Anyone who wants to delve into sauces, both cooked and uncooked, knock yourself out right here on this board. If you can find 6-in-1 brand tomatoes where you’re at, I highly recommend picking them up. They are the perfect consistency for pizza sauce, and awesome fresh tomato flavor. And not expensive. A 28-oz can around here is usually $2.50, but I’ve found them on sale for as cheap as $1.50.
The trick here is, though, unlike a wood-fired oven, the whole pizza isn’t surrounded with incendiary heat, so you have to cook it in two stages. You don’t quite get the same spring and top-side browning as in a wood fired oven, and the times are longer. While the crust will cook in 2-4 minutes, the top will take another 5-10, depending on whether you put it under the broiler or not. Putting it under the broiler gives you some nice top-side charring, but you have to pay a bit more attention to it and rotate and move the pizza to cook it evenly.

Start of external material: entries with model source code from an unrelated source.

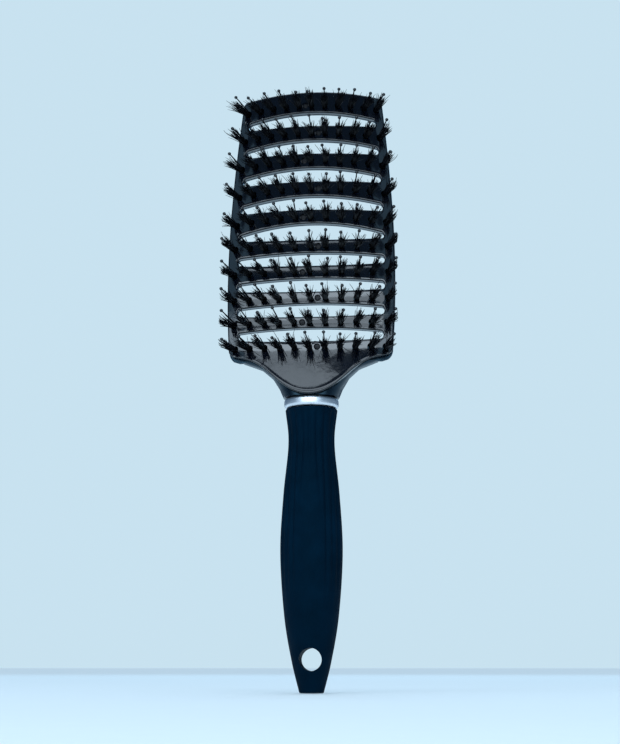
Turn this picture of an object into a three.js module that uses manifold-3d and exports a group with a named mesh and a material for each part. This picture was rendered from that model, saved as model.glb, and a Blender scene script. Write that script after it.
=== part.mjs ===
// Vented hair brush with ten tufted bars, standing on its flat handle end.
// Units are millimetres. +Z runs up the brush, the bristles point towards -Y and X is the width.
// The origin is the centre of the flat end face of the handle.
import * as THREE from 'three';
import { mergeVertices } from 'three/addons/utils/BufferGeometryUtils.js';
import Module from 'manifold-3d';

const wasm = await Module();
wasm.setup();

// Clearances
const GAP = 0.3;
const PAST = 6; // how far a cutting tool runs past what it cuts

// Head: a front plate over a back shell, leaning back and crowned across its width
const HEAD_TOP = 245.6;
const HEAD_CORNER_Z = 242.8;
const HEAD_CORNER_X = 28.7;
const HEAD_FOOT_Z = 129.2;
const HEAD_CORNER_ROUND = 1.8;
const HEAD_FOOT_X = 28.5;
const HEAD_SIDE_FOOT = [32.9, 134.2];
const HEAD_SIDE_CONTROLS = [[33.0, 206], [35.6, 170]];
const FACE_Y = -10.4;
const FACE_Z = 115;
const LEAN = Math.tan(THREE.MathUtils.degToRad(5.5));
const CROWN_RADIUS = 165;
const FRONT_THICKNESS = 2.4;
const BACK_THICKNESS = 1.6;
const IN_FRONT = -20; // a Y in front of the whole head
const BEHIND = 40; // a depth behind the whole neck
const PLATE_TIP_Z = 115.3;
const PLATE_FOOT_Z = 131;
const PLATE_KNEE = [12, 120.6]; // where the pointed foot turns from hollow to full
const PLATE_HOLLOW = [[-1.8, 20], [124.4, 16.5]]; // drop and X, then Z and X
const PLATE_FULL = [[8, 117.2], 4.5];

// Bars, vents and tufts
const TOP_ROW_Z = 239.1;
const ROW_STEPS = [12.4, 12.4, 12.4, 12.4, 12.8, 11, 11, 10.2, 10.2];
const ARCHED_ROWS = 5;
const ROW_ARCH = 2.4;
const TUFTS = 11;
const ROW_WIDTH = 0.91; // outer tufts, as a share of the head's half width
const VENT_WIDTH = 0.88;
const VENT_LIFT = 0.35; // above the middle between two rows
const ARCHED_VENT = { height: 6, upperSag: 3.6, lowerSag: 0.7 };
const TALL_VENT = { height: 7.2, upperSag: 4.1, lowerSag: -0.8 };
const STRAIGHT_VENT = { height: 5.5, upperSag: 1.3, lowerSag: -1.2 };
const VENT_CORNER = 0.6;
const SPLAY = THREE.MathUtils.degToRad(18.5); // of the outer tufts
const TILT = THREE.MathUtils.degToRad(6); // of every tuft, towards the head's top
const TUFT_LIFT = -0.1; // bundle's place on its bar
const TUFT_ROOT_RADIUS = 0.45;
const TUFT_TIP_RADIUS = 1.25;
const TUFT_LENGTH = 10.5;
const PIN_LIFT = 1.35;
const PIN_RADIUS = 0.3;
const PIN_LENGTH = 13;
const PIN_BURIED = 0.5; // past the near side of its root strip
const BALL_RADIUS = 0.68;
const TUFT_HOLE_WIDTH = 1.3;
const TUFT_HOLE_LOW = -1.25;
const TUFT_HOLE_HIGH = 1.95;

// The channel behind each bar, and what lies in it
const CHANNEL_DEPTH = 1.2; // from the front face
const CHANNEL_LOW = -1.5;
const CHANNEL_HIGH = 2.2;
const CHANNEL_OVERHANG = 1.6; // past the outer tufts
const STRIP_OVERHANG = 0.9;
const ROOT_DEPTHS = [CHANNEL_DEPTH + GAP, FRONT_THICKNESS];
const TUFT_ROOT = [-0.65, 0.05];
const PIN_ROOT = [0.75, 1.5];
const WIRE_LIFT = -1.1;
const WIRE_RADIUS = 0.2;
const RIVET_LIFT = 0.37;
const RIVET_HEAD_RADIUS = 1.1;
const RIVET_HEAD_DEPTH = 0.7;
const RIVET_SINK = 0.1; // of its head below the face
const RIVET_SHANK_RADIUS = 0.2;
const RIVET_LENGTH = 3.7;
const RIVET_CLEARANCE = 0.22;

// Neck, ring and handle
const NECK_FOOT_Z = 115.2;
const NECK_TOP_Z = 135.5;
const NECK_BACK = [[10.3, NECK_FOOT_Z], [9.7, 118.5], [5.5, 127], [0.4, 132.5], [-3.4, NECK_TOP_Z]];
const NECK_FLARE = [[11.1, NECK_FOOT_Z], [12.5, 118.6], [15.2, 123], [19.6, 126.6], [27, HEAD_FOOT_Z]];
const NECK_JOIN = 0.5; // the spigot's length inside the neck
const SPIGOT_RADIUS = 8.2;
const TANG_RADIUS = 4.5;
const TANG_FOOT_Z = 72;
const RING_LOW_Z = 111;
const RING_HIGH_Z = 114.9;
const RING_OUTER = 10.85;
const RING_INNER = 8.6;
const RING_ROUND = 0.9;
const SLEEVE_TOP_Z = 110.7;
const SLEEVE_WALL = 2.2;
const SLEEVE_OUTLINE = [
  [4.75, 0],
  [7.8, 12.3],
  [10.7, 29.5],
  [12.3, 54],
  [11.15, 76.4],
  [9.2, 97],
  [10.4, SLEEVE_TOP_Z],
];
const HANDLE_DEPTH = 0.84; // depth over width, away from the ring
const DEPTH_FADE = [60, 104];
const FLUTES = 18;
const FLUTE_DEPTH = 0.45;
const FLUTE_FADE = [34, 62];
const CORE_FOOT_Z = 24;
const CORE_GAP = 0.45; // to the sleeve's coarser facets
const HANG_HOLE_Z = 12.7;
const HANG_HOLE_RADIUS = 4.4;

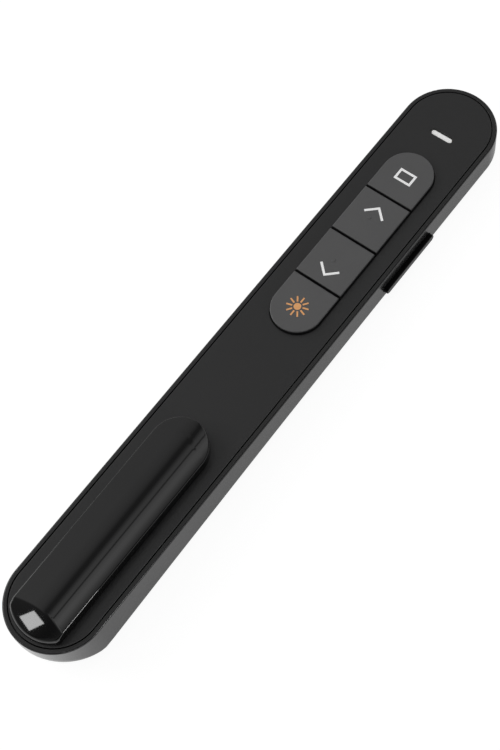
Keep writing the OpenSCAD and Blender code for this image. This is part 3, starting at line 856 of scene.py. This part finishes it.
@dataclass
class Hump:
    """Battery hump: a long bar with a crowned top, a round front and a domed facet at its tail.

    Attributes:
        ridge: height of its middle line.
        edge_h: height of its long edges.
        front: place of the centre of its round front.
        facet_y: place where the facet meets the ridge.
        facet_mid: from there to the facet's middle.
        facet_a: slope of the facet's middle.
        facet_r: radius of its dome.
        tail_r: radius of the tail's outline.
        corner: how far that outline blends into the sides.
        fillet: size of the rounded upper edge.
        tail_fillet: its size round the tail.
        fillet_y: where it begins to grow.
        fillet_run: over which length it grows.
        crease: how far ridge and facet blend.
        foot: height of the lower end, inside the plate.
        inner: size of the hollow's rounded edge.
    """

    body: BodyForm
    half_w: float = 6.1
    ridge: float = 3.35
    edge_h: float = 2.65
    front: float = -26.85
    facet_y: float = -67.2
    facet_mid: float = 2.6
    facet_a: float = math.radians(24.5)
    facet_r: float = 80.0
    tail_r: float = 8.6
    corner: float = 0.5
    fillet: float = 0.25
    tail_fillet: float = 0.7
    fillet_y: float = -68.2
    fillet_run: float = 2
    crease: float = 0.08
    foot: float = -0.5
    wall: float = 0.95
    inner: float = 0.05

    @property
    def dome(self) -> tuple[float, float]:
        """Place along the deck and height of the centre of the facet's dome."""
        y = self.facet_y - self.facet_mid + self.facet_r * math.sin(self.facet_a)
        return y, self.ridge - math.sqrt(self.facet_r ** 2 - (self.facet_y - y) ** 2)

    def _top(self, x: float, y: float) -> float:
        """Returns the height of the top without its rounded edges."""
        rise = self.ridge - self.edge_h
        crown_r = (self.half_w ** 2 + rise ** 2) / (2 * rise)
        crown = self.ridge - crown_r + math.sqrt(crown_r ** 2 - x * x)
        if y > self.facet_y + self.crease * 10:
            return crown
        mid_y, mid_z = self.dome
        facet = mid_z + math.sqrt(self.facet_r ** 2 - x * x - (y - mid_y) ** 2)
        return soft_min(crown, facet, self.crease)

    def _inset(self, x: float, y: float, d: float) -> float:
        """Returns how far a point lies inside the outline that is moved in by d."""
        inset = self.half_w - d - abs(x)
        if y > self.front:
            inset = min(inset, self.half_w - d - math.hypot(x, y - self.front))
        if y < -self.body.half:
            tail = self.tail_r - d - math.hypot(x, y + self.body.half)
            inset = soft_min(inset, tail, self.corner)
        return max(inset, 0.0)

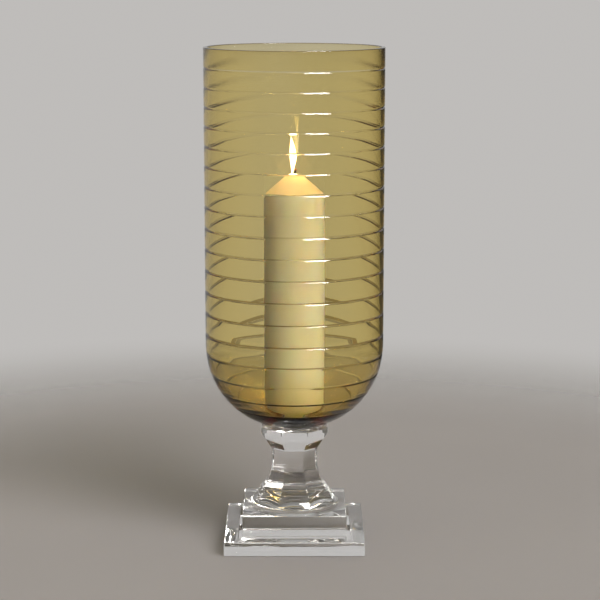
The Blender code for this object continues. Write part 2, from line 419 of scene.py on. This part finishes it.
def circle(radius, height, segments):
    if radius == 0.0:
        return [(0.0, 0.0, height)]
    turns = [2 * math.pi * i / segments for i in range(segments)]
    return [(radius * math.cos(turn), radius * math.sin(turn), height) for turn in turns]


def smooth_between(points, steps):
    """A Catmull-Rom curve through the points, with that many steps between each two."""
    padded = [points[0], *points, points[-1]]
    curve = []
    for a, b, c, d in zip(padded, padded[1:], padded[2:], padded[3:]):
        for k in range(steps):
            t = k / steps
            curve.append(tuple(
                0.5 * (2 * q + (r - p) * t
                       + (2 * p - 5 * q + 4 * r - u) * t * t
                       + (3 * q - p - 3 * r + u) * t ** 3)
                for p, q, r, u in zip(a, b, c, d)))
    curve.append(points[-1])
    return curve


def quarter(centre, radius, start_degrees, steps=4):
    """Points (radius, height) on a quarter circle that turns anticlockwise from the start angle."""
    angles = [math.radians(start_degrees + 90 * k / steps) for k in range(steps + 1)]
    return [(centre[0] + radius * math.cos(a), centre[1] + radius * math.sin(a)) for a in angles]


# ---------------------------------------------------------------------------------- the shade

def bowl_radius(radius, low, height):
    depth = (BOWL_TOP - height) / (BOWL_TOP - low)
    if depth <= 0.0:
        return radius
    return radius * (1 - min(depth, 1.0) ** BOWL_POWER) ** (1 / BOWL_POWER)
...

I’ve gotten a bit lazy and just let it finish normally on the top rack in the 450 degree oven, so that takes closer to 10 minutes (I’m estimating here–I just look at the state of the cheese to determine doneness) to finish.
Still, I’m surprised with all the “imitate woodfired pizza at home” threads on the net, I haven’t come across anyone doing the parchment paper-oven floor method I stumbled upon.
The pan instead of a stone, the temp, and too much sauce could all be reasons for having a doughy crust.
I make pizza every couple of weeks once it gets cold, and I use a stone, not too much sauce, and 500 degrees. My crust is crunchy on the bottom but it’s still a little doughy for me.
I was watching an ep of America’s Test Kitchen, and the difference was:
I mix the yeast with a little warm (110 or so) water and sugar, let it bloom, and then add it to the flour, mix, knead it, then let the dough rise twice in a warm setting. Which I think is the standard way.
They used ice water (40 degrees) and just dumped it into the flour with rapid rise yeast, mixed, then refrigerated it for 24 hours. Supposedly that makes a difference. I’m going to try it.
Yes, canned tomatoes are cooked, however, they are only cooked as much as needed to preserve them in the can and decent brands are canned within a few hours of picking. Take a taste of some canned tomatoes and some tomato paste straight from the can and I’m sure you’ll detect the long-cooked flavor of the paste.
As for the sauce cooking on the pizza, we’re talking about somewhere around six or seven minutes, not the 45 minutes you might simmer a pasta sauce. If the flavor didn’t change during the long cooking, we wouldn’t be doing it.
My feeling is that good canned tomatoes are generally better than fresh grocery store tomatoes – unless the store has in-season local produce – so I don’t use fresh tomatoes for sauces. Like I said, there is room for debate, but the places where I like their pizza all use uncooked sauce and so do I.
My pizza sauce is just about the same as pulykamell’s. Drain a can of tomatoes (I tend to buy Redpack), put in some salt, oregano and garlic, and hit it with the stick blender. I sometimes add some pepper, basil, or marjoram, and sometimes some good olive oil. I usually make the sauce a day ahead and keep it in the fridge to give the flavors time to blend, then let the sauce and dough come to room temperature before using.
Thanks for the information. I’m going to give the fresh sauce a try, and also fiddle with the dough/crust. Additional refrigeration usually helps a raised dough, so if I have advanced notice, I’ll give it a shot. I’ve got a bunch of cans of San Marzano tomatoes that really need to be used up, so they’re the likely choice. Since it’s likely to be soupy, I’ll cut back on the amount used. I need to make pizza more often, so I’m not constantly reinventing the bloody things.